Up early, had a drive down along the malecón and let Sasha out for a bit. The tide was coming in. The breakfast place I was hoping to patronize  was closed, but there was an espresso place open that had surprisingly good coffee. Pemex wasn’t open but I had almost 3/4 of a tank so off I went. Very little traffic. Lots of deserted-looking campgrounds  and condos by the sea. I was counting on a Pemex station in Puertecito, and there was one, but it was closed and I was told that it would not open later. But the next person I talked to said there was another at Gonzaga Bay, about fifty miles. And so there was. I should have gassed up in San Felipe the night before, but it worked out.

Along the gravel road
Along the gravel road

The highway after Puertecito was great, but it comes to an end about 40 kilometers short of the Transpeninsular–it’s just not finished yet. So there was about two hours of fairly rough gravel road to get to the next pavement. Oftentimes there were two tracks–a gravel track and a sand track–and no matter which one I chose, as soon as I had made any progress on it the other one looked smoother. Diabolical. I did see my first roadrunner, though, crossing the road in my rear view mirror.

from-the-transpeninsular
Not a picture of the Pacific.

Once on the Transpeninsular, it wasn’t long until the Pacific came into sight in the distance. Rain was blowing in from the west. I actually saw a rainbow after the second shower had passed.

One thing about the Transpeninsular that’s unnerving is the complete absence of any shoulder in most places. Actually, it worse than that–in most places, there is what looks to be a 6″ to 18″ dropoff immediately to the right of the outside lane stripe. In some places, it’s eroded to the point the the dropoff begins inside the stripe. Two lanes with sudden death on either side. And I saw a couple of lone cyclists braving that. Tienen huevos.

Almost to Santa Rosalía--maybe 70 more kilometers?
Almost to Santa Rosalía–maybe 70 more kilometers?

Since I stopped several times to take a picture or let Sasha out, I arrived in Santa Rosalía as it was getting dark. I stopped at the Hotel Industrial and asked for a room, and was told they didn’t accept pets. I had read the Hotel El Morro did, and the desk clerk  at the Hotel Industrial used Google Translate to give me directions there. Unfortunately, they weren’t sufficient, or rather, fortunately, because as a result I let Apple Maps completely misguide me into the heart of a very lively neighborhood that smelled wonderful. I finally gave up crisscrossing the narrow streets when it became clear that the address Apple thought I wanted was being torn down, but it was a fun diversion. Just getting back on the main route eventually deposited me in front of El Morro, where I got a comfortable room for half of what I’d paid in San Felipe, with excellent room service, too. And, as everywhere, some short Spanish lessons.

 

Day One

My first time in Baja! (And only my second time in Mexico.) I crossed the border at Mexicali about 1:30pm on the 21st. After a lot of anxiety about whether I would be permitted to cross with my computer and bags of tools and dog and…if any of the border officers gave me so much as a brief glance as I drove through a Nothing to Declare lane, I didn’t see it. Bam, I was in Mexicali.

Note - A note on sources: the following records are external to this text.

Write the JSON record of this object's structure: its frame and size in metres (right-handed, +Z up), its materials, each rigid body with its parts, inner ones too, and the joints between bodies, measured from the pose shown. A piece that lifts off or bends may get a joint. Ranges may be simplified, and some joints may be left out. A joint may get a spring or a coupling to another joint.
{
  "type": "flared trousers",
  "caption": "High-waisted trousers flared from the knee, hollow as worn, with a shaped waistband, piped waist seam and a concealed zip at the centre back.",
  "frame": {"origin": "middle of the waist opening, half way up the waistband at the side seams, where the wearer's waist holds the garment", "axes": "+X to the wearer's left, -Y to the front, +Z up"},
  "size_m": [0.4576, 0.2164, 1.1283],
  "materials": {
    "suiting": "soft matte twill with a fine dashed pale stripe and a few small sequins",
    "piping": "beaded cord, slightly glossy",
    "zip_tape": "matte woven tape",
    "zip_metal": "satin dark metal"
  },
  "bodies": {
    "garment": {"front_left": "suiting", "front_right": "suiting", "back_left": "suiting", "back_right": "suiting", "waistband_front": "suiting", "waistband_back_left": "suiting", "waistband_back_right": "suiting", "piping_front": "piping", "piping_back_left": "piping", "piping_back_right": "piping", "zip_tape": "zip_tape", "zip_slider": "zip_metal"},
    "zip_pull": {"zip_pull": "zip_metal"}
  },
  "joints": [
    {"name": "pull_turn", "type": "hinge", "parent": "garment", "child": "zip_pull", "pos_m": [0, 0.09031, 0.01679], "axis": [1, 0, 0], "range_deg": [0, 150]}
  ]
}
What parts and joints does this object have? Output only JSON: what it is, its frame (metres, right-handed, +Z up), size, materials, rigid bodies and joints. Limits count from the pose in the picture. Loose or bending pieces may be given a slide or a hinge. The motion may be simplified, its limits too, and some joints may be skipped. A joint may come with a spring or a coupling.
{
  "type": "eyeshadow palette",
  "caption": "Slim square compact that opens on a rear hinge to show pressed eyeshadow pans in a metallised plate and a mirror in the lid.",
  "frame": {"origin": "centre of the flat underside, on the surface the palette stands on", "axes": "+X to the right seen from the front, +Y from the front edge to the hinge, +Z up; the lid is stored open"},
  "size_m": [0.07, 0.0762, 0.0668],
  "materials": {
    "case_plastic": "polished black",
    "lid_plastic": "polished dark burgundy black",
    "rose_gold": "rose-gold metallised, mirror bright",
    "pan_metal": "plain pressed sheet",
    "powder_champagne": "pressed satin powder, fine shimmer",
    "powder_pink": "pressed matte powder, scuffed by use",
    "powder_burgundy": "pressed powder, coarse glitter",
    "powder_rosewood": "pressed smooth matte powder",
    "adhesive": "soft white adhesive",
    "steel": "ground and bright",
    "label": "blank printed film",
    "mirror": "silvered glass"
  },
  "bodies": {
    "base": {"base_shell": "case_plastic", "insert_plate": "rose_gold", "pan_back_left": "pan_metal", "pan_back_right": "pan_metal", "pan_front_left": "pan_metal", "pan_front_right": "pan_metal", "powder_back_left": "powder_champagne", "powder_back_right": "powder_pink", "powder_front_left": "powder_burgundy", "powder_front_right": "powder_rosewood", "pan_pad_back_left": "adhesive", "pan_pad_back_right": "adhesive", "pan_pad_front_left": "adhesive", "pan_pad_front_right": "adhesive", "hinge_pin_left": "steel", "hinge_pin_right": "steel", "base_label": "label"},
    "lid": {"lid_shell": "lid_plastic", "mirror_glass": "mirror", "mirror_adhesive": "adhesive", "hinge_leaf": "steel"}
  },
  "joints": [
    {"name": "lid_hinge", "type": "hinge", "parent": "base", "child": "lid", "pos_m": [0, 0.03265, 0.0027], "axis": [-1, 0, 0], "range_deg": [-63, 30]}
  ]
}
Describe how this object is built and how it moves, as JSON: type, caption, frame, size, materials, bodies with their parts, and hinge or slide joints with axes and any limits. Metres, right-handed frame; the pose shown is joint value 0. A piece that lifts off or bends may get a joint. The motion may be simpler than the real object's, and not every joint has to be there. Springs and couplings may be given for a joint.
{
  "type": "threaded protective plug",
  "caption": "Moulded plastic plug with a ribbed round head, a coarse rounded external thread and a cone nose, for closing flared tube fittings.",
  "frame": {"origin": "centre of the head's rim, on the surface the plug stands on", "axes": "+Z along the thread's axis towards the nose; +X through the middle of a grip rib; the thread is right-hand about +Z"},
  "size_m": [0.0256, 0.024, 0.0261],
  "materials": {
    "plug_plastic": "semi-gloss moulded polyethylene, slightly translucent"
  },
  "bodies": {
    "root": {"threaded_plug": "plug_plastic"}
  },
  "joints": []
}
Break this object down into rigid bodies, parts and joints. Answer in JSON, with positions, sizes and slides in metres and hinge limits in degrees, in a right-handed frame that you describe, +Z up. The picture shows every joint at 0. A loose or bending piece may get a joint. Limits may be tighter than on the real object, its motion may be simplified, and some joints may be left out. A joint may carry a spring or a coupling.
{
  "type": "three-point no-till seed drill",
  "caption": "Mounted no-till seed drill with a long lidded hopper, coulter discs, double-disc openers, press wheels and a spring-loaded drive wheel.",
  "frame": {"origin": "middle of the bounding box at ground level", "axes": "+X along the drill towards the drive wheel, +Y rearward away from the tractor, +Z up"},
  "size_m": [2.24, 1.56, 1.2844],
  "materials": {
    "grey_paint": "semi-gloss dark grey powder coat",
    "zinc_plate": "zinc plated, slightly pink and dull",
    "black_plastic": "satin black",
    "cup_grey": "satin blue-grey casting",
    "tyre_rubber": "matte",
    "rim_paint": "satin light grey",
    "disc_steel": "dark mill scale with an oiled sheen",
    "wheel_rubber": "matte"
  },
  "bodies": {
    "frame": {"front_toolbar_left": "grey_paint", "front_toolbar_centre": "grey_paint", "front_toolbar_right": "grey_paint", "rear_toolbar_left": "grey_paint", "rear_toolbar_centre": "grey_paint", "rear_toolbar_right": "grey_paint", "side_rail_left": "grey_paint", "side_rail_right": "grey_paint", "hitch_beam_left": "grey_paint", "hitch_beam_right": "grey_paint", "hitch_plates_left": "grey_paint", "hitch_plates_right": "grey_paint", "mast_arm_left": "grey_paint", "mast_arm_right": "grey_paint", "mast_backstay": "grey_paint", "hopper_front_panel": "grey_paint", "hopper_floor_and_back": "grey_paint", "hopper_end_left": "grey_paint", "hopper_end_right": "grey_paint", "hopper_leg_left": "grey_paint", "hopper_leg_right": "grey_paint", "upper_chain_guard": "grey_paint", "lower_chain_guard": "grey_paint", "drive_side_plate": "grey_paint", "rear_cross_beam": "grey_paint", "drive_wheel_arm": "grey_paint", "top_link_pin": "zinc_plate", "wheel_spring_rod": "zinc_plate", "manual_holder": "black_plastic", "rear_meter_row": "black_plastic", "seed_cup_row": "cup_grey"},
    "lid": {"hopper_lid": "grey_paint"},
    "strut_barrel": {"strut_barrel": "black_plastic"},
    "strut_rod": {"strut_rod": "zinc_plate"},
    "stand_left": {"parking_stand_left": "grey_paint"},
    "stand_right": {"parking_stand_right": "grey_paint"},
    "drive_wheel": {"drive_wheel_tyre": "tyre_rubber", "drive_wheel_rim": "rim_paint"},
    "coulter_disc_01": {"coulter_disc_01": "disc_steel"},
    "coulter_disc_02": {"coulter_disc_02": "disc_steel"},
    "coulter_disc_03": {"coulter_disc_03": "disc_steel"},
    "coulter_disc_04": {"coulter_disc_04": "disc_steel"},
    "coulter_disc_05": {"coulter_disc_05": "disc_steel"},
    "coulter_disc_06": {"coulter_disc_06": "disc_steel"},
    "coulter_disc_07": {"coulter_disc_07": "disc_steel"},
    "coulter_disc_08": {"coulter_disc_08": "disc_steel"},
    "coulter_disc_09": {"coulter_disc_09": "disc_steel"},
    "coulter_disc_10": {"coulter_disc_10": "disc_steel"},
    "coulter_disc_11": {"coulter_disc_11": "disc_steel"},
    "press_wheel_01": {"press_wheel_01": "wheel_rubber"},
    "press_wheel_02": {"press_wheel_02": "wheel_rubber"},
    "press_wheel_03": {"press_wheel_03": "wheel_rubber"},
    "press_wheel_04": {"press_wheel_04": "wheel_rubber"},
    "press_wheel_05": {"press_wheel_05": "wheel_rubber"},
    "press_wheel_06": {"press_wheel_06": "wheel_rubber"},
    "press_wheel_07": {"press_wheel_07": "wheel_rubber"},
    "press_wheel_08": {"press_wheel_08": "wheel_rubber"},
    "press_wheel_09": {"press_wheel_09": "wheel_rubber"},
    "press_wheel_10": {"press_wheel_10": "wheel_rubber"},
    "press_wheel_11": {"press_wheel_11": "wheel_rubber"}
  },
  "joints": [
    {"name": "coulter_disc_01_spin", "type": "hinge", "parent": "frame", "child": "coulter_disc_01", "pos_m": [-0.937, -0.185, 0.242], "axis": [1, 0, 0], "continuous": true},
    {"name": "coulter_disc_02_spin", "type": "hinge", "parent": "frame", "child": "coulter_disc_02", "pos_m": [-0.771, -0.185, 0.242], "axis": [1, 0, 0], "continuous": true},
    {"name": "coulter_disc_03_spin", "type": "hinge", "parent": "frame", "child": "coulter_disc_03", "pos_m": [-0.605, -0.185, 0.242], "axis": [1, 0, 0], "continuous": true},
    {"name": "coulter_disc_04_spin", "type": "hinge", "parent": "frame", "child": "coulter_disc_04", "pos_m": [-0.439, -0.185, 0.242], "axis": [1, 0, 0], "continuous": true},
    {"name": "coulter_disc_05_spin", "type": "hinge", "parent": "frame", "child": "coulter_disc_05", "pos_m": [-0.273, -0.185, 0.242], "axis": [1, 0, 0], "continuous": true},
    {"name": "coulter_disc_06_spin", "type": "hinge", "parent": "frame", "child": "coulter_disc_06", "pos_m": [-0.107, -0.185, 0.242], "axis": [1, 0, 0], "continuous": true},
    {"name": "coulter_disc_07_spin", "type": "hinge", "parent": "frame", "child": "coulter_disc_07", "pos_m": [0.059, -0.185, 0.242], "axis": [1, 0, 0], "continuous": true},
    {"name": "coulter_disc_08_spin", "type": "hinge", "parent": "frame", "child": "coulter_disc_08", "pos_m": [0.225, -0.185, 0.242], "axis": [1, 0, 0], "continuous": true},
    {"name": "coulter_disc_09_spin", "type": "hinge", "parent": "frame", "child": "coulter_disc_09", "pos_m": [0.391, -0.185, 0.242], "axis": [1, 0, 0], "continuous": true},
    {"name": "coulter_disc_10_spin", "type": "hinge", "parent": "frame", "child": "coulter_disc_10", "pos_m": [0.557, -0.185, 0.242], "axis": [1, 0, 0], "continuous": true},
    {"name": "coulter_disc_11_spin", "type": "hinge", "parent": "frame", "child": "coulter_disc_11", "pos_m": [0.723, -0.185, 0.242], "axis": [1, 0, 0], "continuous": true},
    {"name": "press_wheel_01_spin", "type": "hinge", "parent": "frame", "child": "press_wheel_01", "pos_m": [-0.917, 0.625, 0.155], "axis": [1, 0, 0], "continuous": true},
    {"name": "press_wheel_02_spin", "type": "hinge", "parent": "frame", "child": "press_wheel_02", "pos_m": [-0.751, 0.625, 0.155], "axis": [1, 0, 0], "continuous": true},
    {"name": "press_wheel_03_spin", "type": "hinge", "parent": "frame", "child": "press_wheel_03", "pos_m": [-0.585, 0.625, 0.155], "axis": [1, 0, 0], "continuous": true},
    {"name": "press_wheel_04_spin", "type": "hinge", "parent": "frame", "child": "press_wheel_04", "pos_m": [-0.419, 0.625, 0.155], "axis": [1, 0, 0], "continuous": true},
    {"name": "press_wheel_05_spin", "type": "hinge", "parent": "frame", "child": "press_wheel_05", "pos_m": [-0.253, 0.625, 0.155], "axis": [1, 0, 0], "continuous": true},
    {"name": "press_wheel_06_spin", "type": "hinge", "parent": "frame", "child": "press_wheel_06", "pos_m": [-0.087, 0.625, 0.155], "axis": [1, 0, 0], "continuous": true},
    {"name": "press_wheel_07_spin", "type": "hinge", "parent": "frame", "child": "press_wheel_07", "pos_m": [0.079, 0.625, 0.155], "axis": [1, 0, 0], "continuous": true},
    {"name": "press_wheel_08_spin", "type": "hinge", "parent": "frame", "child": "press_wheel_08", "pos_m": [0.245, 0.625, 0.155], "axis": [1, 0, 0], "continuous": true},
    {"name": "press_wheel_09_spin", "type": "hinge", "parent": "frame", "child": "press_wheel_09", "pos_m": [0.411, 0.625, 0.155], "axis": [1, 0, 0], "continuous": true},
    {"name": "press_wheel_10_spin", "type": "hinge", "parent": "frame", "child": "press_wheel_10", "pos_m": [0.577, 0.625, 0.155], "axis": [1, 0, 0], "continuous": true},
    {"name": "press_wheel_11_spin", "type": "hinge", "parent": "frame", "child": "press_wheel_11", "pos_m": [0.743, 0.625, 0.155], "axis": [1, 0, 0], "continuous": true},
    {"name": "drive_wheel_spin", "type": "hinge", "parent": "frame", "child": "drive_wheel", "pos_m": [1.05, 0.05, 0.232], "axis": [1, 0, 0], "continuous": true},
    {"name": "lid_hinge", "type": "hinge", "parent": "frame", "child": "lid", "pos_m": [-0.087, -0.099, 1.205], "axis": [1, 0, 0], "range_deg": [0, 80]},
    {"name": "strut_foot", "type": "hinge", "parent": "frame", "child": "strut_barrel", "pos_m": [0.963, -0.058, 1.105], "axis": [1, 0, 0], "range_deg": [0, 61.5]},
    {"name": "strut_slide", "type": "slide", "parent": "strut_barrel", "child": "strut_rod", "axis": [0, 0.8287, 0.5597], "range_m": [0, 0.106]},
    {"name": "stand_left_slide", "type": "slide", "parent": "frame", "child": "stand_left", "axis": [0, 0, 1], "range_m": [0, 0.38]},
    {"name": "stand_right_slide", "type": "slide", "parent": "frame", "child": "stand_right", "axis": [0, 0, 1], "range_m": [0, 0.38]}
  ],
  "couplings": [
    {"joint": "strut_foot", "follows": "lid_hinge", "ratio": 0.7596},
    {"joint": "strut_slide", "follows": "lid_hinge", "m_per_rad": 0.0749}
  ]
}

That was the easy part. I had a little more trouble finding the INM office to get my tourist permit. Maybe I wouldn’t have, if I hadn’t read some forum posts earlier that “described” how to go about it. What none of them failed to clearly mention was that the INM office is immediately on your left as you drive in. I think you might even be able to park in front. I was looking for a separate building on the right. Anyway, I drove around in circles for a while, but you can’t drive past the border crossing twice without a hour or two wait northbound. So first I stopped and changed some money and asked there. The cashier was very friendly but didn’t speak enough English to convey the answer, if he had it. A girl waiting with her mother at the next window overheard, and after they conferred, suggested it was a few blocks down on the left. Okay, what to do. Mexicali bustles in that area, and I was slightly paranoid about theft. Having Sasha in the car was probably a good deterrent; on the other hand, I couldn’t park anywhere in the sun. So I found a parking garage a block from the border crossing and legged it back to the border crossing. Found a guard there that spoke some English, and he did not know. What? He sent me back “about five blocks on the left, there’s a park, turn left. I think maybe there.” There I did find the tourist policia, and just happened to catch the attendant as he was leaving. He did know where it was, and sent me back to about 50 feet from where I’d left the border officer. There was no line, and in about five minutes I had received my permit and paid for it (usually a separate step involving a trip to a bank). Joy! I was free to drive on to San Felipe, where I had no reservations and not even the name of a hotel.

It’s sort of true what they say about driving in Mexico–it’s a free for all. What a lot of people fail to mention, though, is that it’s a pretty polite free for all. True, lanes are ignored and turn signals only used in extremis, but everyone knows what we’re trying to do, right? Let’s just get on with it. It works.

Southbound out of Mexicali
Southbound out of Mexicali

Leaving town on very good four lane road, I was passed by an uncovered semi loaded with what I surmised, from the smell and the periodic emission of empty plastic bags, was garbage. A look around confirmed that this was a common thing; there was plastic trash everywhere. And that turns out to be endemic. Everywhere that I have pulled over to take a picture so far, there has been trash–lots of trash–strewn in the undergrowth for as far as you can see. It’s a shame, because on that scale, it’s hard to see how it could ever be cleaned up, and it’s going to take decades to biodegrade.